Connascence (Meilir Page-Jones) is a finer-grained taxonomy of coupling describing how two pieces of code are connected such that changing one requires changing the other. It has static forms (connascence of name, type, meaning, position, algorithm) and dynamic forms (execution order, timing, value, identity), and each has a degree and locality. Guidance: prefer weaker forms (name/type over position/meaning), keep any strong connascence local (within a small scope), and reduce degree. It refines "reduce coupling" into concrete, rankable transformations — e.g. replacing positional arguments (connascence of position) with named parameters (connascence of name) is a measurable improvement.
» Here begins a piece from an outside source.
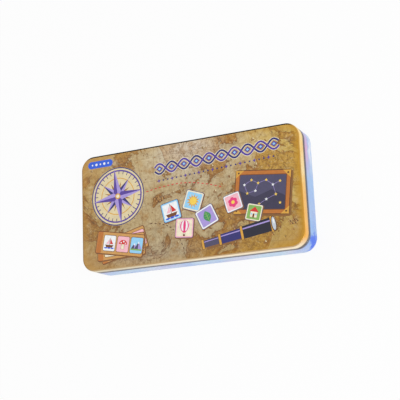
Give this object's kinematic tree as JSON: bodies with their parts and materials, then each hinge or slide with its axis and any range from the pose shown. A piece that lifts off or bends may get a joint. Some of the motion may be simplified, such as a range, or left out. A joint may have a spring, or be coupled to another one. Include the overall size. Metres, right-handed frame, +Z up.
{
  "type": "memory card game in a hinged tin",
  "caption": "Shallow rectangular hinged tin with rounded corners, rolled hinges and a stepped base, holding a formed tray with stacks of square picture cards and long boards.",
  "frame": {"origin": "centre of the underside of the closed tin", "axes": "+Z up through the lid, +X along the tin's length, +Y to the back where the hinges are"},
  "size_m": [0.205, 0.105, 0.03],
  "materials": {
    "base_tinplate": "satin print",
    "lid_tinplate": "satin print",
    "hinge_wire": "bright wire",
    "tray_plastic": "formed sheet",
    "leaflet_paper": "matte",
    "board_card": "laminated",
    "picture_card": "laminated"
  },
  "bodies": {
    "case": {"tin_base": "base_tinplate", "hinge_pin_left": "hinge_wire", "hinge_pin_right": "hinge_wire", "card_tray": "tray_plastic", "rules_leaflet": "leaflet_paper", "country_board_01": "board_card", "country_board_02": "board_card", "country_board_03": "board_card", "country_board_04": "board_card", "country_board_05": "board_card", "country_board_06": "board_card", "country_board_07": "board_card", "country_board_08": "board_card", "country_board_09": "board_card", "country_board_10": "board_card", "picture_card_01": "picture_card", "picture_card_02": "picture_card", "picture_card_03": "picture_card", "picture_card_04": "picture_card", "picture_card_05": "picture_card", "picture_card_06": "picture_card", "picture_card_07": "picture_card", "picture_card_08": "picture_card", "picture_card_09": "picture_card", "picture_card_10": "picture_card", "picture_card_11": "picture_card", "picture_card_12": "picture_card", "picture_card_13": "picture_card", "picture_card_14": "picture_card", "picture_card_15": "picture_card", "picture_card_16": "picture_card", "picture_card_17": "picture_card", "picture_card_18": "picture_card", "picture_card_19": "picture_card", "picture_card_20": "picture_card", "picture_card_21": "picture_card", "picture_card_22": "picture_card", "picture_card_23": "picture_card", "picture_card_24": "picture_card", "picture_card_25": "picture_card", "picture_card_26": "picture_card", "picture_card_27": "picture_card", "picture_card_28": "picture_card", "picture_card_29": "picture_card", "picture_card_30": "picture_card", "picture_card_31": "picture_card", "picture_card_32": "picture_card", "picture_card_33": "picture_card", "picture_card_34": "picture_card", "picture_card_35": "picture_card", "picture_card_36": "picture_card", "picture_card_37": "picture_card", "picture_card_38": "picture_card", "picture_card_39": "picture_card", "picture_card_40": "picture_card"},
    "lid": {"tin_lid": "lid_tinplate"}
  },
  "joints": [
    {"name": "lid_hinge", "type": "hinge", "parent": "case", "child": "lid", "pos_m": [0, 0.0526, 0.01995], "axis": [-1, 0, 0], "range_deg": [0, 180]}
  ]
}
Usually they align, but they can conflict. Splitting a class to raise cohesion (one responsibility each) can increase the number of inter-module dependencies and the coordination/communication between the new pieces — potentially raising coupling if the split is along the wrong seam. Conversely, merging things to reduce inter-module calls can hurt cohesion. The skill is finding boundaries where responsibilities are genuinely separable so that each resulting module is cohesive and the interactions across the boundary are minimal and clean (a natural "seam"). Bad boundaries produce both low cohesion and high coupling; good boundaries (often domain-aligned) optimize both. So it's about where you cut, not blindly maximizing one metric.
Layering restricts dependencies to flow in one direction (e.g. presentation → application → domain), preventing tangles and cycles. But naive layering couples high-level policy to low-level details (the domain depending on the database). The Dependency Inversion Principle fixes the direction: high-level modules define interfaces (ports) that low-level modules implement (adapters), so at runtime the domain depends only on abstractions it owns, and concrete details depend inward on those abstractions. This is the basis of hexagonal/clean architecture: it keeps the stable, valuable core decoupled from volatile infrastructure, so databases, frameworks, and I/O can change without touching business logic. Coupling still exists but points toward stable abstractions rather than volatile implementations.